Gilberto Freyre, o reinventor do Brasil
PUBLICAÇÃO
quinta-feira, 20 de abril de 2000
Carlos Eduardo Lourenço Jorge
De Londrina
Especial para a Folha2
Se estivesse vivo, Gilberto Freyre teria completado 100 anos no dia 15 de março. Nada mais natural, e mais apropriado, do que interligar as comemorações pelos 500 Anos do Descobrimento com aquelas do centenário do Pedro Alvares Cabral do Brasil Moderno, como o próprio sociólogo pernambucano gostaria de ser lembrado. Pois a partir de agora são grandes as chances de que as novas gerações possam considerá-lo alguém próximo da figura do descobridor português. Alguém que redescobriu o Brasil em pleno século 20 a partir de idéias revolucionárias e originais que redefiniram e reinterpretaram a essência do País, explicando as raízes das tradicões nacionais. Alguém que soube narrar e descrever liricamente a formação social brasileira numa obra monumental.

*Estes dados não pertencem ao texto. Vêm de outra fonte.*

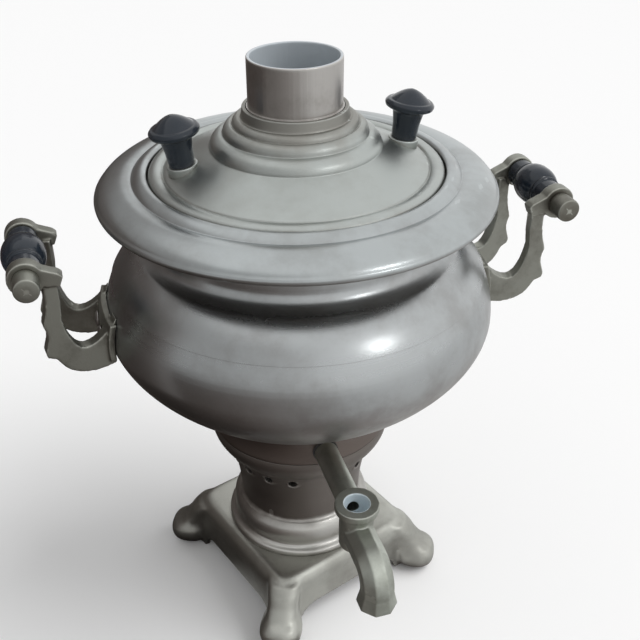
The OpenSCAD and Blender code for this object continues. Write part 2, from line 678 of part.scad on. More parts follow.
function grip_side() = let (h = grip_l / 2, n = grip_neck_d / 2, g = grip_d / 2) concat(
    [[n - 0.3, -h], [n, -h + 0.4], [n, -h * 0.62], [n + 0.5, -h * 0.6], [n + 0.5, -h * 0.52], [n, -h * 0.5]],
    curve([n + 0.4, -h * 0.48], [g - 0.4, -h * 0.4], [g, -h * 0.2], [g, 0], 6),
    curve([g, 0], [g, h * 0.2], [g - 0.4, h * 0.4], [n + 0.4, h * 0.48], 6),
    [[n + 0.4, h * 0.48], [n, h * 0.5], [n + 0.5, h * 0.52], [n + 0.5, h * 0.6], [n, h * 0.62],
     [n, h - 0.4], [n - 0.3, h]]);

module grip(s) color("#141519") on_axis() translate([s * grip_x, 0, grip_h]) rotate([90, 0, 0])
    revolve(concat([[pin_d / 2 + turn_fit, -grip_l / 2]], grip_side(), [[pin_d / 2 + turn_fit, grip_l / 2]]));

module grip_left() grip(-1);
module grip_right() grip(1);

pin_tail = 0.8;

// A pin with a long round head in front and a riveted tail behind
module grip_pin(s) color("#96948c") on_axis() translate([s * grip_x, 0, grip_h]) rotate([90, 0, 0]) {
    translate([0, 0, -arm_out]) cylinder(d = pin_d, h = 2 * arm_out + 1, $fn = 32);
    translate([0, 0, arm_out]) cylinder(d = pin_head_d, h = pin_head_l, $fn = 40);
    translate([0, 0, -arm_out - pin_tail])
        cylinder(d1 = pin_d, d2 = pin_d + 1.6, h = pin_tail, $fn = 32);
}

module pin_left() grip_pin(-1);
module pin_right() grip_pin(1);

// ---- Tap ----

// Radius of a circle through the corners of the eight-sided section
spout_corner = spout_w / 2 / cos(22.5);

// An eight-sided or round rod from the key's seat out along -Y, round the bend and down by drop
module spout_path(r, sides, turn, drop) {
    translate([0, -seat_reach, spout_axis]) rotate([90, 0, 0]) rotate(turn)
        cylinder(r = r, h = spout_run, $fn = sides);
    translate([0, -spout_x, spout_axis - bend_r]) rotate([0, -90, 0]) rotate(-90)
        rotate_extrude(angle = 90, $fn = 48) translate([bend_r, 0]) rotate(turn) circle(r = r, $fn = sides);
    translate([0, -mouth_reach, spout_axis - bend_r - drop]) rotate(turn) cylinder(r = r, h = drop, $fn = sides);
}

module tap_body() color("#a9ada0") on_axis() difference() {
    union() {
        translate([0, -shoulder_at, tap_z]) rotate([90, 0, 0])
            cylinder(d = tap_tube_d, h = seat_reach - shoulder_at, $fn = 48);
        translate([0, -shoulder_at - 1, tap_z]) rotate([-90, 0, 0])
            cylinder(d = shank_d, h = shoulder_at + 1 - foot_r + shank_in, $fn = 32);
        translate([0, -seat_reach, barrel_top - barrel_h]) cylinder(d = seat_barrel_d, h = barrel_h - 1, $fn = 48);
        translate([0, -seat_reach, barrel_top - 2]) cylinder(d = seat_ring_d, h = 2, $fn = 64);
        translate([0, -seat_reach, barrel_top - 3]) cylinder(d1 = seat_barrel_d, d2 = seat_ring_d, h = 1, $fn = 64);
        spout_path(spout_corner, 8, 22.5, spout_axis - bend_r - spout_h);
        translate([0, -mouth_reach, spout_h]) rotate(22.5)
            cylinder(r1 = spout_corner + lip_flare, r2 = spout_corner, h = 4, $fn = 8);
    }
    translate([0, -seat_reach, barrel_top - barrel_h - 1]) cylinder(d = key_d, h = barrel_h + 2, $fn = 48);
    translate([0, -seat_reach, tap_z]) rotate([-90, 0, 0]) cylinder(d = tap_bore_d, h = seat_reach, $fn = 24);
    spout_path(tap_bore_d / 2 + 0.3, 24, 0, spout_axis - bend_r - spout_h + 1);
}

module tap_washer() color("#3a3a38") on_axis() difference() {
    translate([0, -shoulder_at, tap_z]) rotate([-90, 0, 0])
        cylinder(d = tap_tube_d + 0.6, h = 2 * tap_washer_t, $fn = 48);
    translate([0, 0, floor_h]) cylinder(r = foot_r, h = 2 * foot_ring_h, $fn = 180);
    revolve(concat(bowl_side(), [[0, seam_h], [0, floor_h]]));
    translate([0, -shoulder_at - past, tap_z]) rotate([-90, 0, 0])
        cylinder(r = shank_d / 2 + fit, h = tap_washer_t + 2 * past, $fn = 32);
}

module tap_nut() color("#9a8d5e") on_axis() difference() {
    translate([0, -foot_r + sheet - 0.6, tap_z]) rotate([-90, 0, 0])
        cylinder(d = nut_af / cos(30), h = nut_l, $fn = 6);
    difference() {
        translate([0, -foot_r - past, tap_z]) rotate([-90, 0, 0]) cylinder(d = 2 * nut_af, h = nut_l + past, $fn = 32);
        cylinder(r = foot_r - sheet - fit, h = 2 * foot_top);
    }
    translate([0, -foot_r - past, tap_z]) rotate([-90, 0, 0])
        cylinder(r = shank_d / 2 + fit, h = shank_in + 3 * past, $fn = 32);
}

base();
base_screws();
stand();
bowl();
shoulder();
rim();
fire_tube();
tube_gasket();
ring_nut();
grate();
lid();
knob_left();
knob_right();
knob_screws();
handle_left();
handle_right();
handle_rivets();
grip_left();
grip_right();
pin_left();
pin_right();
tap_body();
tap_washer();
tap_nut();
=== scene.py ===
"""A small charcoal samovar: spun nickel-plated urn, cast foot, handles and tap, black knobs and grips."""
from math import cos, radians, sin

import bpy
import numpy as np
from mathutils import Matrix, Vector


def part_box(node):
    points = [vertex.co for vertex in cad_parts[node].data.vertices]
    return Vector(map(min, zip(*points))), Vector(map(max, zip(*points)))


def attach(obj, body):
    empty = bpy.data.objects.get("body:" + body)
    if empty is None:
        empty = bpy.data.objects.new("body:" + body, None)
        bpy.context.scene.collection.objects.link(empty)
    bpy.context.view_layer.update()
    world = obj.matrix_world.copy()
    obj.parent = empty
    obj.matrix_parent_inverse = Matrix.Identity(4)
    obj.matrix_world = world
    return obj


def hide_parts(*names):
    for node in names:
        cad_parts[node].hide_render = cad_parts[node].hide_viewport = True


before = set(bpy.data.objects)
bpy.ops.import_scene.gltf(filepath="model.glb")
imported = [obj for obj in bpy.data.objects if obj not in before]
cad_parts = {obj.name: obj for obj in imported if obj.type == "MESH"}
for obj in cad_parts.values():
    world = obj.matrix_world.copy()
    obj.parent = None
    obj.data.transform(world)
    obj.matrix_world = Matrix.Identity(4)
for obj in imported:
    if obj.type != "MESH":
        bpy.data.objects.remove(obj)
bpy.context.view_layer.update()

MM = 0.001
low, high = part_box("bowl")
AXIS_Y = (low.y + high.y) / 2 / MM

# ---- Camera ----

AZIMUTH, ELEVATION, ROLL = -15.83, 32.65, -0.77
DISTANCE, AIM_Z = 257.1 * MM, 91.4 * MM

turn = (Matrix.Rotation(radians(AZIMUTH), 4, "Z") @ Matrix.Rotation(radians(90 - ELEVATION), 4, "X")
        @ Matrix.Rotation(radians(ROLL), 4, "Z"))
camera = bpy.data.objects.new("camera", bpy.data.cameras.new("camera"))
camera.matrix_world = Matrix.Translation(Vector((0, AXIS_Y * MM, AIM_Z)) + turn.col[2].xyz * DISTANCE) @ turn
camera.data.sensor_width, camera.data.lens, camera.data.shift_x = 36, 50.55, 0.034
camera.data.clip_start = 0.01
bpy.context.scene.collection.objects.link(camera)
bpy.context.scene.camera = camera

# ---- Outlines: rows (radius, height, ease of the corner) in millimetres ----

def curve(a, b, c, d, n=24):
    """n points of the cubic curve a (1-t)^3 + 3 b t (1-t)^2 + 3 c t^2 (1-t) + d t^3, without its last point,
    as rows (r, z, 0)."""
    t = np.linspace(0, 1, n, endpoint=False)[:, None]
    a, b, c, d = (np.array([*p, 0.0]) for p in (a, b, c, d))
    return a * (1 - t) ** 3 + 3 * b * t * (1 - t) ** 2 + 3 * c * t ** 2 * (1 - t) + d * t ** 3


def arc(r, z, radius, start, end, n=12):
    """n points of an arc about (r, z), (r + radius cos a, z + radius sin a), with a from start to end in
    degrees, as rows (r, z, 0)."""
    a = np.radians(np.linspace(start, end, n))
    return np.stack([r + radius * np.cos(a), z + radius * np.sin(a), 0 * a], 1)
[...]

Comemorando os 100 anos de nascimento do mestre do solar dos Apipucos, e de quebra cortejando sem demagogia os cinco séculos da terra brasileira, o canal pago GNT apresenta a partir de hoje uma minissérie de quatro programas em torno da obra Casa-Grande & Senzala. O episódio de estréia, às 22h30, promete um encontro de homens e intelectuais notáveis. Um, sociólogo, outro, cineasta. Dois clássicos. Gilberto Freyre, o Cabral Moderno leva a assinatura de Nelson Pereira dos Santos, alguém que, com o poder das imagens, também reinventou o Brasil a seu modo a partir do Cinema Novo. A propósito, outro expoente do movimento cinemanovista, Joaquim Pedro de Andrade, decidiu adaptar a obra seminal de Freyre. O cineasta de Macunaíma chegou a se encontrar com o escritor para acertar detalhes do roteiro mas morreu logo depois, em 88. À Luz do Sol Cru, como foi batizada a adaptação, deve ser publicada este ano.

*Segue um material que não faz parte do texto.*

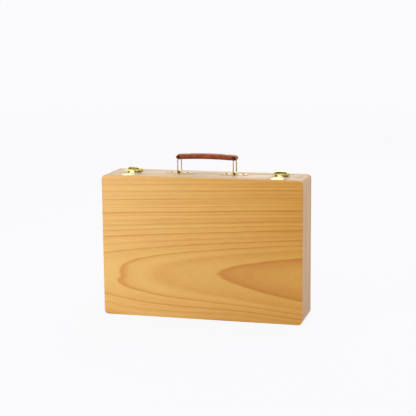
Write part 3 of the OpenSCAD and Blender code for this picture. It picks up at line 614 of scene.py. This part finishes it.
def studio():
    """A white floor under the box, four soft lamps and a white surround.

    The floor takes a faint shadow near the box, and for the rest the camera sees the white surround through it. So
    the lid still shows when it hangs open below the level of the hinges, as it does over the edge of a table.
    """
    material, t = new_material("white studio floor")
    ray, seen = rays_that_see(t)
    far = node(t, "VectorMath", {0: node(t, "TexCoord").outputs["Object"]}, operation="LENGTH").outputs["Value"]
    clear = node(t, "MapRange", {0: far, 1: 1, 2: 5, 3: 0.94, 4: 1})
    share = node(t, "Math", {0: seen, 1: clear}, operation="MULTIPLY")
    share = node(t, "Math", {0: share, 1: ray.outputs["Is Shadow Ray"]}, operation="MAXIMUM")
    matt = node(t, "BsdfDiffuse", {"Color": linear("#F4F4F6")})
    finish_surface(t, node(t, "MixShader", {0: share, 1: matt, 2: node(t, "BsdfTransparent")}))
    floor_mesh = bpy.data.meshes.new("floor")
    floor_mesh.from_pydata([(-30, -30, 0), (30, -30, 0), (30, 30, 0), (-30, 30, 0)], [], [(0, 1, 2, 3)])
    floor_mesh.materials.append(material)
    floor = bpy.data.objects.new("floor", floor_mesh)
    bpy.context.scene.collection.objects.link(floor)

    world = bpy.data.worlds.new("surround")
    bpy.context.scene.world = world
    world.use_nodes = True
    t = world.node_tree
    t.nodes.clear()
    _, seen = rays_that_see(t)
    strength = node(t, "MapRange", {0: seen, 3: 0.6, 4: 0.985})
    surround = node(t, "Background", {"Color": linear("#FCFCFE"), "Strength": strength})
    node(t, "OutputWorld", {"Surface": surround})

    for name, place, aim, size, power in (
            ("key lamp", (-1.1, -1.35, 0.55), (0, 0, 0.1), 1.1, 13),
            ("fill lamp", (1.8, -1.2, 1.2), (0, 0, 0.12), 1.4, 4),
            ("top lamp", (0, 0.3, 2.0), (0, 0, 0.1), 1.6, 11),
            ("back lamp", (0.2, 2.0, 1.5), (0, 0, 0.2), 1.7, 16)):
        lamp = bpy.data.lights.new(name, "AREA")
        lamp.size = size
        lamp.energy = power
        light = bpy.data.objects.new(name, lamp)
        bpy.context.scene.collection.objects.link(light)
        light.location = place
        light.visible_camera = False
        light.rotation_mode = "QUATERNION"
        light.rotation_quaternion = (Vector(aim) - Vector(place)).to_track_quat("-Z", "Y")


studio()
bpy.context.scene.view_settings.view_transform = "Standard"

Com duração de 52 minutos e um custo revelado de 1 milhão de reais, o capítulo de abertura conta a vida de Gilberto Freyre desde o nascimento no Recife até a morte em 1987, passando pelos anos em que esteve no exterior na década de 20 - imagens captadas na Universidade de Columbia, em Nova York. Quem conduz e narra o documentário, que também mistura imagens fictícias, é o professor Edson Nery da Fonseca, estudioso da obra de Freyre e amigo do sociólogo. Os comentários são intercalados por trechos de entrevistas nos quais é possível constatar o brilho do biografado, de conhecimento invejável mas de uma simplicidade e clareza admiráveis, como observa Nelson Pereira dos Santos. O diretor também tem elogios para o narrador, Edson da Fonseca: Ele sabe contar tudo de memória, tem uma erudição maravilhosa e um senso de humor singular. O programa teve ainda filmagens em 16 milímetros na Universidade de Coimbra, em Portugal, onde o escritor recebeu o título de doutor honoris causa.
O segmento Gilberto Freyre, o Cabral Moderno comenta também os acontecimentos que envolveram a publicação de Casa-Grande & Senzala em 1933, o caráter revolucionário e a imensa repercussão que a obra adquiriu naquele momento. Do programa participam dois netos do sociólogo: Fernando Mello Freyre Filho, que em algumas sequências representa o avô, e Gilberto Mello Freyre Neto, que dá seu depoimento.
O projeto original era detalhar todos os pontos apresentados em Casa-Grande & Senzala em 13 episódios, com a narração de José Wilker. Pereira dos Santos, no entanto, teve que abortar a idéia em razão dos R$ 7 milhões de custo. Tudo foi reduzido a quatro episódios. Apesar da diminuição, conseguimos manter a essência do pensamento do Gilberto, assegura o diretor. Respeitando a originalidade e o pensamento do autor, os outros três capítulos - filmagens a partir de maio e estréias até setembro - pretendem mostrar os elementos básicos que contribuíram para a formação da cultura brasileira a partir da mistura entre brancos, negros e índios. A série seguirá a sequência dos capítulos do livro e mostrará a visão de Freyre sobre miscigenação racial, influência indígena, choque entre culturas africanas introduzidas no Brasil, ritos e culinária afro. Em síntese, aquelas determinantes que formularam uma das mais vigorosas interpretações do caráter singular da nação brasileira.